Notes de bas de page
1 Nous n’emploierons pas dans cette étude le terme « maure », habituellement utilisé pour identifier la population de cette région de l’Ouest saharien. Nous adoptons le terme bidân, utilisé par les intéressés eux-mêmes pour se distinguer des autres cultures environnantes. Le terme trâb al-bidân (pays bidân) signifie littéralement « pays des Blancs » par contraste avec bilâd as-Sûdân (« pays des Noirs »). Néanmoins le terme bidân a une connotation plus culturelle et sociale que « raciale » ; un bidânî n’est pas forcément un Blanc. L’espace traditionnel de cette société bidân est limité au nord par Wâd Nûn (Sud marocain), au sud par le fleuve Sénégal ; à l’ouest il commence à l’Atlantique, et s’étend jusqu’à l’Azawâd et à Arawân vers l’est (Nord malien).
2 Notamment celles établies par P. Marty.
3 Nous employons dans notre travail le concept de sainteté comme équivalant au terme arabe walâya, ainsi que saint comme walî.
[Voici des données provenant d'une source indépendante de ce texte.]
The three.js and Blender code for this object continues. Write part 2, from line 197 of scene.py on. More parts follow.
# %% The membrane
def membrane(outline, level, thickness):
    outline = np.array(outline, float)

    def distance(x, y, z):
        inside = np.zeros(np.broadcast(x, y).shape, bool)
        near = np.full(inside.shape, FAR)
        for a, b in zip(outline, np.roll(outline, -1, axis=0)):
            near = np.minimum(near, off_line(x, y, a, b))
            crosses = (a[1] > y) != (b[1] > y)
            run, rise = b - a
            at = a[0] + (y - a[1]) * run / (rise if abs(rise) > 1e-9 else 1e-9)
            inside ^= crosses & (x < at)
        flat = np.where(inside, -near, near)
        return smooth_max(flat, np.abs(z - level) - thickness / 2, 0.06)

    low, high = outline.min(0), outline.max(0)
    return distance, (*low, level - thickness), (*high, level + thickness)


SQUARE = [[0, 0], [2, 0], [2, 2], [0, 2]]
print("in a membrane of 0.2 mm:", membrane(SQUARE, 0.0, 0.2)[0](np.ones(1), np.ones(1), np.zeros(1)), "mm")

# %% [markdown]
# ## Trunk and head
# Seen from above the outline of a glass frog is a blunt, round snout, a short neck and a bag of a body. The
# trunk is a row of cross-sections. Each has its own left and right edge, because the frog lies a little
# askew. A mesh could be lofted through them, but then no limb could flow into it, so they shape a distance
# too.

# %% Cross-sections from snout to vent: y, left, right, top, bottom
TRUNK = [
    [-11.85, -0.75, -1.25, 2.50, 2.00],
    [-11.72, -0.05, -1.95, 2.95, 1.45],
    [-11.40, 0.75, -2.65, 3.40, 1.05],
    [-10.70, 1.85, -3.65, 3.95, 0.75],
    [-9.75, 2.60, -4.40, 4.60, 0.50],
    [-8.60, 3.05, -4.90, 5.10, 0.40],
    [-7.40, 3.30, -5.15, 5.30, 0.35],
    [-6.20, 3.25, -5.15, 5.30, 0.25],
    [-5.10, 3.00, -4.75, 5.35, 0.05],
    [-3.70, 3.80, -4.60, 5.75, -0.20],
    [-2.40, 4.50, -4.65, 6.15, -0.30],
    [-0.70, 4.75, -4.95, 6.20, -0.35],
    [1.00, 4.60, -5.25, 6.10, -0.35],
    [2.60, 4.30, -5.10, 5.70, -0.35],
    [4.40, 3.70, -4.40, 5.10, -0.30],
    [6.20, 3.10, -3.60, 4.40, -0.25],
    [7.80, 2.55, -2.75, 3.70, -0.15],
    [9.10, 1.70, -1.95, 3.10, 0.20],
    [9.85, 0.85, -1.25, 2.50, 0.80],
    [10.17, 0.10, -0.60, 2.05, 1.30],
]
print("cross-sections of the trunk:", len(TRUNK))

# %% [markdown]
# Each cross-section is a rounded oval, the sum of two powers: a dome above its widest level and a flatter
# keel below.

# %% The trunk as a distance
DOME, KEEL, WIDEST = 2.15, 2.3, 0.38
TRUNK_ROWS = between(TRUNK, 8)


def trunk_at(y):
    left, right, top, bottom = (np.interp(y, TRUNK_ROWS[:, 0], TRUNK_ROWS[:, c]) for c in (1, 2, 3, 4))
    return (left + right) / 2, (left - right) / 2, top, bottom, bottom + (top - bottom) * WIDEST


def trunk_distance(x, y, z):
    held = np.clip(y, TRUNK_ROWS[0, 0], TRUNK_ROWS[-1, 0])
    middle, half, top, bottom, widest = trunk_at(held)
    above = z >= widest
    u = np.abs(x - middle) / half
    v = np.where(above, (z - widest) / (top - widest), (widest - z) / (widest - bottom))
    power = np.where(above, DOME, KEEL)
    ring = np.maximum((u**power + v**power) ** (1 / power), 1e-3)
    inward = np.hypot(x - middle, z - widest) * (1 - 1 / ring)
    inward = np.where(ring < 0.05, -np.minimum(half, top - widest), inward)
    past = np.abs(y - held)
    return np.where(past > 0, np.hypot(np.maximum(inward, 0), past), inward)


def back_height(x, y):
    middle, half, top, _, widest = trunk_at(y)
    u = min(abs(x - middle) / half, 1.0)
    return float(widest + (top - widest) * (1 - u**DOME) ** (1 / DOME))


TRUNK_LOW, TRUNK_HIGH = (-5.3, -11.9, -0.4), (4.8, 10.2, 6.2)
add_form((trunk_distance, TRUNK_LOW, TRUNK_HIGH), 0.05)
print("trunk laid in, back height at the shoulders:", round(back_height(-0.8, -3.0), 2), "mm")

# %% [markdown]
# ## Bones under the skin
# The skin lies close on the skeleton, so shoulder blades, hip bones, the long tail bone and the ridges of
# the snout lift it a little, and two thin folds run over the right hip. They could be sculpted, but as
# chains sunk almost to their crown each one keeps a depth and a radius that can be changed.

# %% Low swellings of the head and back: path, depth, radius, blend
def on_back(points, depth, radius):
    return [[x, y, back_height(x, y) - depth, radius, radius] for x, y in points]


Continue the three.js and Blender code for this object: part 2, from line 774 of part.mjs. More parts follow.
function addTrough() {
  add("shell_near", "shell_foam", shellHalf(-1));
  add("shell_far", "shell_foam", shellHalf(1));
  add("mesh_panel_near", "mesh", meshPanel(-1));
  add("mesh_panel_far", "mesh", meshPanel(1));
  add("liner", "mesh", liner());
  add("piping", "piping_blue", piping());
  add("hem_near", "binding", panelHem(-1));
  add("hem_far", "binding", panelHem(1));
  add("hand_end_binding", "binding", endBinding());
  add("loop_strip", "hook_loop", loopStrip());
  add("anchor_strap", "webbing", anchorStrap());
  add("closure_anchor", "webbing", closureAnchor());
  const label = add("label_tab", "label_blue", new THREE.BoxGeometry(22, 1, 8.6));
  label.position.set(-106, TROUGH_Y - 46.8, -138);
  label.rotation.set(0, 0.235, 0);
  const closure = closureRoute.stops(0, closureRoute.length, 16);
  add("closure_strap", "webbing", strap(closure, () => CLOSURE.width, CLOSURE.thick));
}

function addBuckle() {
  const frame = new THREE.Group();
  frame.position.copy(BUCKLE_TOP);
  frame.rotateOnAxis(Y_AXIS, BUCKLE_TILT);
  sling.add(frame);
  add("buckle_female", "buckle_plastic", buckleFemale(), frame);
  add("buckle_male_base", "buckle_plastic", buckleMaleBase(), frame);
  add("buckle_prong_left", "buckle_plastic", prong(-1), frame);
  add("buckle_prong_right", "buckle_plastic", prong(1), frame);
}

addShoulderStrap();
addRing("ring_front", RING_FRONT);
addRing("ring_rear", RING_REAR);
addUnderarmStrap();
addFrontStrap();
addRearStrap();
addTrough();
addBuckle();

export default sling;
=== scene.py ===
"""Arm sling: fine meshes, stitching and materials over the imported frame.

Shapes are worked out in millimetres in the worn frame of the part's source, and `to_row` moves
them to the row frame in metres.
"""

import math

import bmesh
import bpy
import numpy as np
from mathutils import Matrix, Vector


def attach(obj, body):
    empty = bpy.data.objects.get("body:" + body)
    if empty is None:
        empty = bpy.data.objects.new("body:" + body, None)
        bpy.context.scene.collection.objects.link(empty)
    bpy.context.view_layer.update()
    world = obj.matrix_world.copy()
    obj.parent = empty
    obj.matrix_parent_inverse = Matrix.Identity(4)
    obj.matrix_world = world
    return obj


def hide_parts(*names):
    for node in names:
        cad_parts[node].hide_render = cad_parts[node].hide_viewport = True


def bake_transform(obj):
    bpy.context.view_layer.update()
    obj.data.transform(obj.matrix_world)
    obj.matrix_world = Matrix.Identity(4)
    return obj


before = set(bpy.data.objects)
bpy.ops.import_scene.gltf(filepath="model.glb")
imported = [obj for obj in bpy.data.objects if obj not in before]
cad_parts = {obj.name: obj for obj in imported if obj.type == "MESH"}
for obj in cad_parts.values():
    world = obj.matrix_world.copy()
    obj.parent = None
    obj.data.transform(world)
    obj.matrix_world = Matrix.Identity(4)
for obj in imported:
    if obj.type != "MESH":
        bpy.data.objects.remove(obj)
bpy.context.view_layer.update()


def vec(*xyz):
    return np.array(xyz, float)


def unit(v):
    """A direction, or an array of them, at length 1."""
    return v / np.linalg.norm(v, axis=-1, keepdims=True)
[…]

Certes, les deux expressions appartiennent à un vocabulaire religieux chrétien, mais nous pensons qu’elles sont opérationnelles dans notre champ de recherche ; nous nous référons dans ce domaine à l’article de M. Chodkiewicz : « La sainteté et les saints en islam », dans H. Chambert-Loir et C. Guillot, Le Culte des saints dans le monde musulman. École française d’Extrême-Orient, Paris, 1995, pp. 13-32.
4 Ainsi J. Le Goff écrit-il, à propos de son livre Saint-Louis : « j'ai pense qu’autour du personnage de Saint-Louis, je pouvais écrire une histoire globale traitant de l’économie, de la société, de la culture, des mentalités, des sentiments, des comportements religieux, des structures familiales. » Le Goff, J., « construire un dialogue », Mondes arabes dans la recherche scientifique, n° 7, automne 1996/hiver 1997, p. 55.